A slot drain is a linear drain used to evacuate ground water. The difference between a slot drain and the traditional trench drain is that the slot drain does not have any kind of grating. In recent years, this drainage concept is more often used in both indoor and outdoor applications, such as fire halls, car washes, landscaping, shower rooms and garages.

Fundamentally, the slot drain is another type of trench drain. Slot describes its appearance on the ground. It is preferable in areas with heavy traffic, or which require intense cleaning.

Features 
Compared to grated trench drains, the slot drain has several advantages, as it does not have any kind of grating that deteriorates, rusts or needs replacement.

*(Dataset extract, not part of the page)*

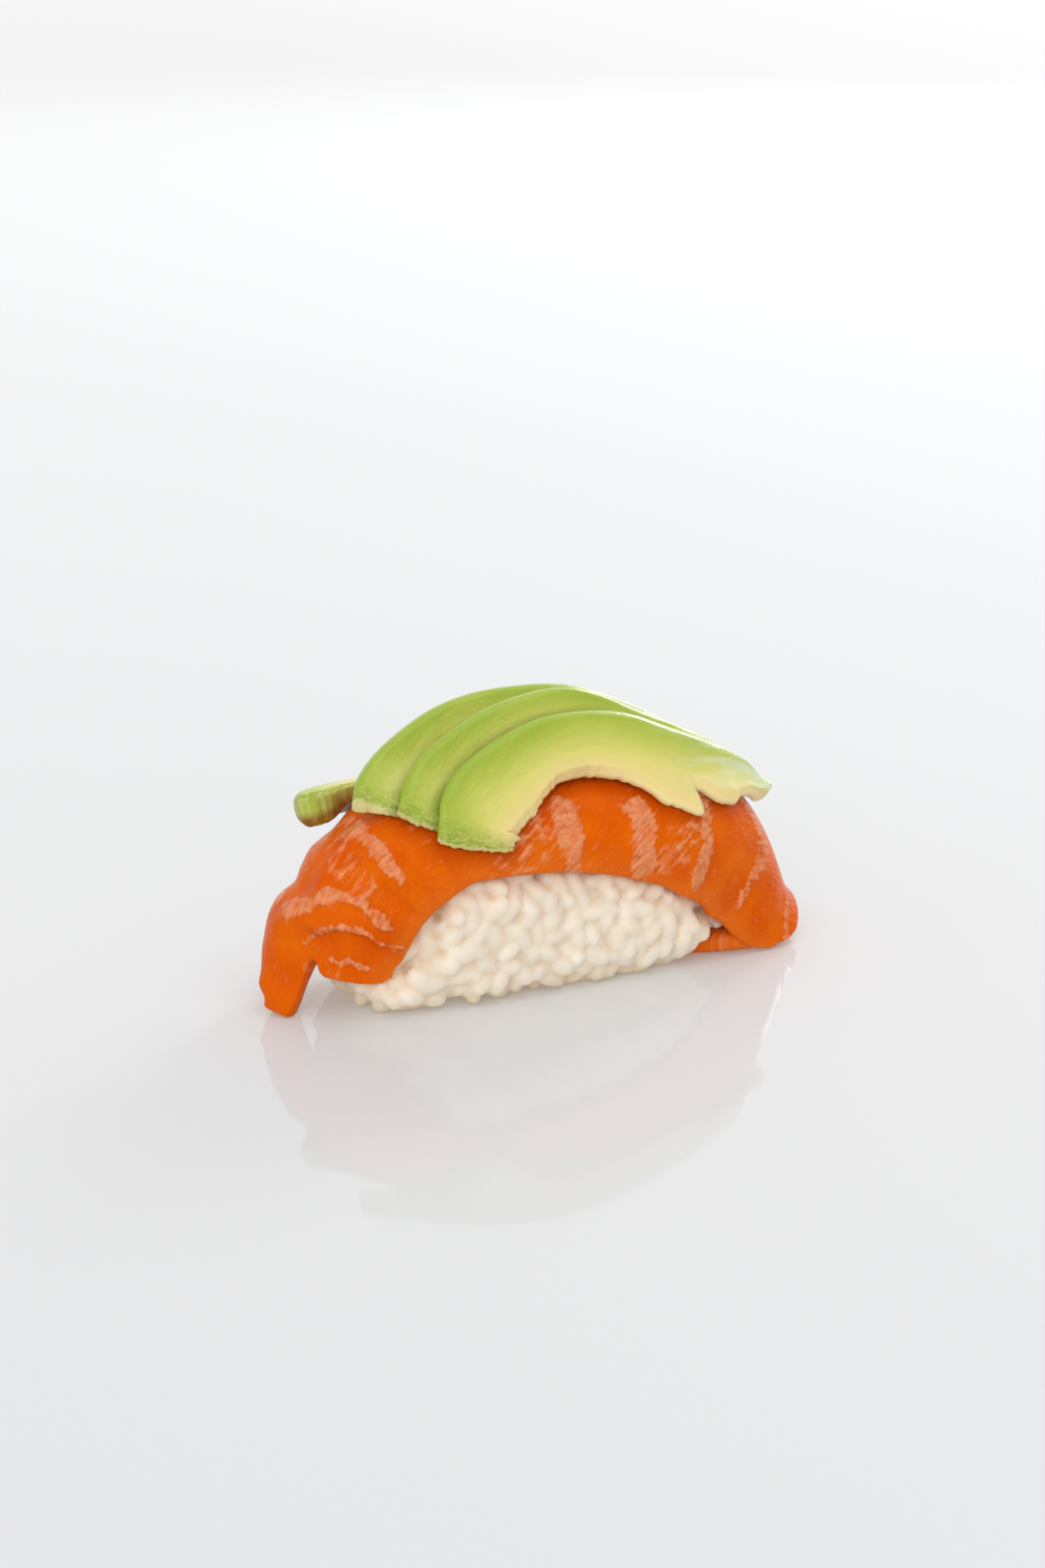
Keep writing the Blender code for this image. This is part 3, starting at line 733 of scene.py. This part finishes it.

Slot drains made from brick are used by architects, especially landscape architects as they usually do not want grates to appear on the ground for fountains, playgrounds and gardens.

Heavy Load Class 

If the grates on the drain deteriorate, accidents could happen when a forklift or other heavy vehicle drives on it. The grates would break and may cause injury. There are very strong grates can sustain heavy weights but they could be very expensive. The slot concept was first introduced to solve such problems. If there are no grates, there is no concern about breaking. The concrete sustains most of the weight and the slot opening is usually only 0.5" to 1.5".

Easy to clean 

To clean a grated trench drain, the grates on top must be removed. This can be difficult or frustrating if the grates are stuck, or  tools are needed to pull them up. If it is a long run trench drain, it is time consuming to remove the trench drain grates and put them back after cleaning. Slot drain can be cleaned by moving along a cleaning paddle to move the sediment into a catch basin.

Capacity of evacuating water 

It is a common misconception that flow rates are determined by open surface area alone. Other factors, such as drain material and surface material, play an important role, too.

Disadvantages 

Retrieving accidentally-dropped objects can be more difficult where a slot drain is placed, as it is not easy to put fingers through the slot and get objects back, especially when the slot opening is small. A stick or paddle may be needed to move the object to a catch basin.

Inspecting the drain body is also a concern. Some technicians may use a borescope when a detailed inspection is needed.